The FERC order covers the BES (Bulk Electric System), transmission above 100 kV, sub-transmission, and some distribution.
Responding to real-time weather conditions is an issue that is likely to become more significant for resiliency in the face of the increasingly extreme weather patterns associated with climate change, but it has significant cost implications now.
According to MISO Energy figures, using Ambient Adjusted Ratings (AARs) in the summer of 2020 would have produced $100 million in savings across their service area alone. Those savings come from not buying expensive local thermal capacity because they cannot import more wind energy from the West. Grid constraints are a significant price driver for MISO Energy, just one of the many market operators across the US.
Improving line rating performance
Beyond AARs, dynamic line ratings (DLRs) bring another level of sophistication to line ratings. In a DLR setup, equipment connects to the network control system that measures the ambient temperature and other weather conditions. Again, like AARs, this information helps determine the available capacity. An AAR approach can include DLRs, but they require additional capital investment in equipment. For AAR, weather service information is the basis for derived weather data without hardware investment. There, however, is a need for investment in software and resources used in developing weather data. Another distinguishing factor is that DLR systems measure real-time capacity, but in US energy markets, the line ratings are typically based on forecasts of future temperature and weather.

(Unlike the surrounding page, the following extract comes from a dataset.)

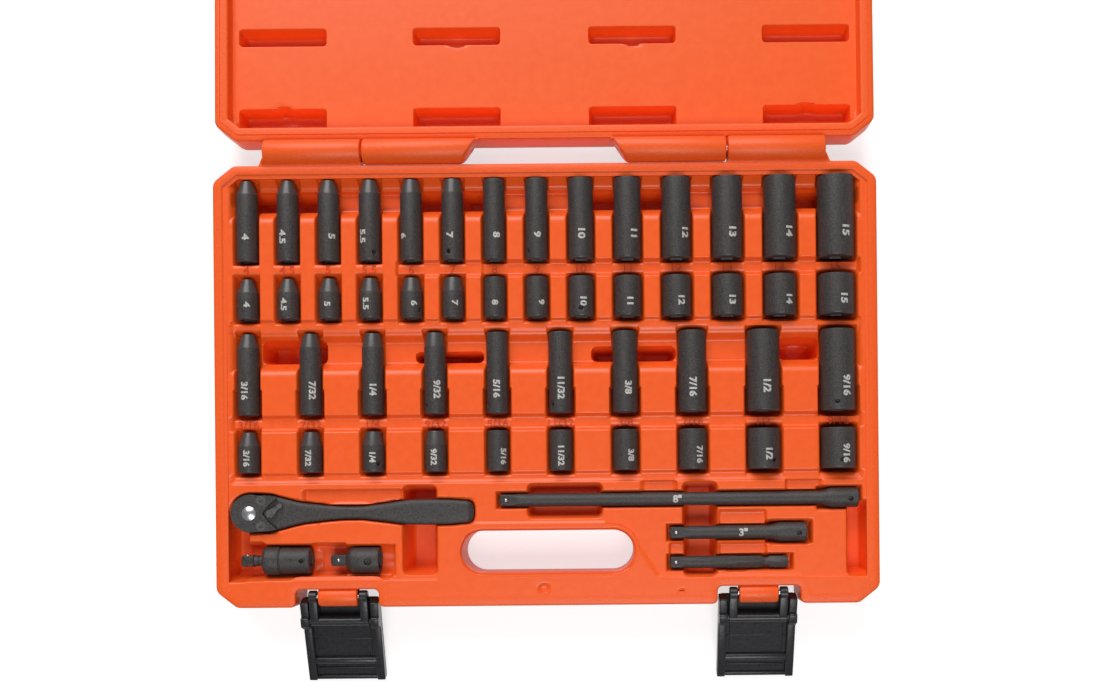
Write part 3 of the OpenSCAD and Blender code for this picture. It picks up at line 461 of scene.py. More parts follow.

The final FERC ruling does not mandate the adoption of DLRs that can account for these additional weather factors, like wind speed. However, the FERC rule requires transmission systems and market operators to establish procedures that allow transmission owners to use dynamic line ratings. Such dynamic line ratings may bring additional capacity benefits, and regulators are keen to explore the potential to squeeze still more from the grid using dynamic line ratings.
Certain European entities are already using that approach, even within the distribution sector. For example, this technique provides an alternative where it is difficult or impossible to build another transmission line to reinforce the grid. Instead, grid operators use DLR technology to increase regional capacity.
Even so, the complexity of the U.S. energy market and its related transmission system meant the regulation took considerable time to develop. With the ruling in place, the more innovative and proactive transmission operators are already ramping up the necessary tooling and staff in their energy management systems (EMS) to implement FERC 881 on time. Transmission providers must implement the ruling no more than three years from the compliance filing due date, in any event, no later than 12 July 2025.
Putting data in play
Although the FERC 881 ruling will not come into force for around 30 months, this change represents several significant challenges for network operators. There are numerous functions that FERC 881 could potentially impact, and transmission operators need to invest in improving processes, addressing related operational issues, and potentially improving computer infrastructure as well.
At the most basic level of implementation, they must retrieve and process much more data and determine if the data is valid. They need to build checks and balances. Transmission companies must share their transmission line ratings and methodologies with their respective RTOs, ISOs, and market monitors. From the ISO perspective, they need to take all this information from all the different transmission owners across their region and quickly execute market analysis for up to 10 days or as little as five hours for the real-time markets.
Progress is being made; for example, Midwest ISO (MISO) is proposing an OpenAPI-based application to transmit forecast AARs that will be known as Transmission Ratings and Operating Limits (TROLIE). It will support the submission of up to 240 hours of rating data and will be used in conjunction with a temperature look-up table and a MISO weather source. Meanwhile, California ISO (CAISO) is proposing to enhance its Transmission Ratings (TR) application with new user interfaces to submit and retrieve AARs as well as with enhanced validation.
It is an added layer of complexity in what is already quite a complex challenge, and many players in the sector are still trying to figure out what they need to do. Many transmission utilities run Energy Management Systems from vendors like GE, Siemens, or Aspen Tech, so they already have the data they need for the real-time system. However, the methodology for collecting the data by the real-time system and flows between the various stakeholders is still a major uncertainty. Some vendors have their solution, and a few transmission operators are already sending this data to the ISO, but it has yet to be fully revealed how this data will establish the ambient line ratings for every single transmission line within a region.
In any event, even with the deadline over a year away, there is the real danger that if utilities don't take timely action, they will be put under much more pressure when 2025 comes around. Mistakes occur with rushed and ill-considered implementations.
Utilities with these new structures can run through the process and see where problems can arise and the best way forward. PSC is certainly able to support this effort by exploring not only where weaknesses exist but also where the opportunities lie, for example, from utilizing the information transmission operators may already have to compute and understand new limits. Utilities need to be aware that this change is happening, though, and they need to understand that implementing the necessary systems is a winning scenario. By more accurately determining actual transmission capacity based on real-time ambient conditions, they can extract considerable value for both them and energy consumers. It's like a magic trick. That grid capacity was always there, just hiding in plain sight.